+++ GIVEN DATA

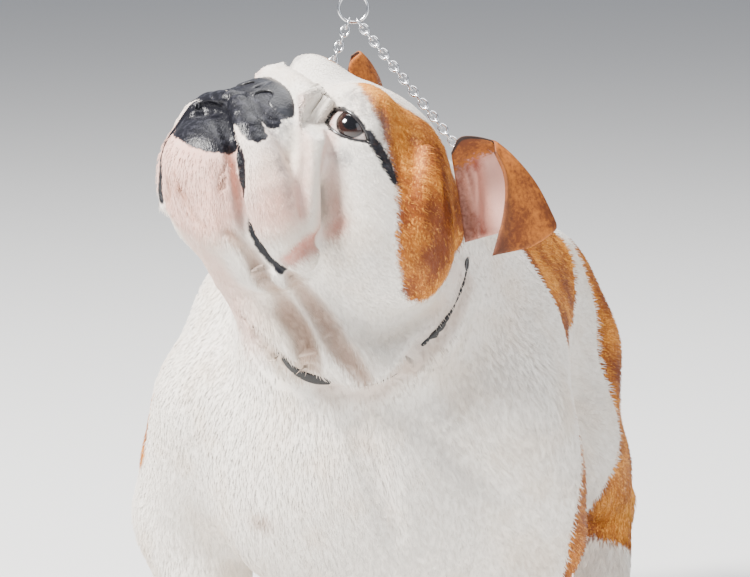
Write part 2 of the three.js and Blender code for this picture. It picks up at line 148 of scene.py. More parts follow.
def rope(stations, steps=10):
    beads = softCurve(stations, steps)

    def distance(p):
        nearest = np.full(len(p), 1e3)
        for a, b in zip(beads[:-1], beads[1:]):
            along = b[:3] - a[:3]
            t = np.clip((p - a[:3]) @ along / (along @ along), 0, 1)
            away = np.linalg.norm(p - a[:3] - t[:, None] * along, axis=1)
            nearest = np.minimum(nearest, away - a[3] - t * (b[3] - a[3]))
        return nearest
    distance.middle = beads[:, :3].mean(axis=0)
    distance.reach = (np.linalg.norm(beads[:, :3] - distance.middle, axis=1) + beads[:, 3]).max()
    return distance


def melt(a, b, soft):
    h = np.maximum(soft - np.abs(a - b), 0) / soft
    return np.minimum(a, b) - h * h * soft / 4


class Clay:
    # Built up and cut away shape by shape, each melting into the last over a soft width
    def __init__(self):
        self.layers = []

    def add(self, shape, soft):
        self.layers.append((shape, max(soft, 0.01), 1))
        return self

    def carve(self, shape, soft):
        self.layers.append((shape, max(soft, 0.01), -1))
        return self

    def distance(self, p, start=60.0):
        d = np.full(len(p), start) if np.isscalar(start) else start.copy()
        for shape, soft, sign in self.layers:
            near = np.linalg.norm(p - shape.middle, axis=1) < shape.reach + soft + 18
            if near.any():
                d[near] = sign * melt(sign * d[near], shape(p[near]), soft)
        return d


# The head's forms, for its left half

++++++

**SHORT PROBLEM:** Set down verbatim only the lines between the start of the data above and the line with "beads = softCurve(stations, steps)", both boundaries included.

**TASK RESULT:**
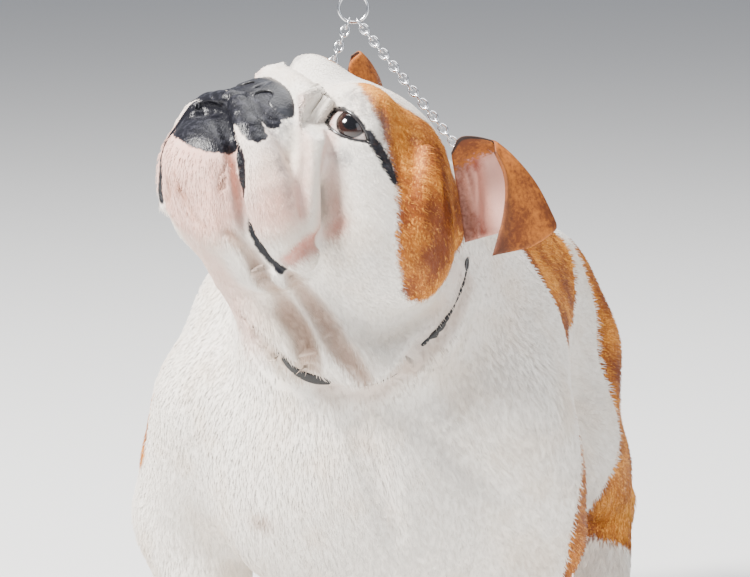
Write part 2 of the three.js and Blender code for this picture. It picks up at line 148 of scene.py. More parts follow.
def rope(stations, steps=10):
    beads = softCurve(stations, steps)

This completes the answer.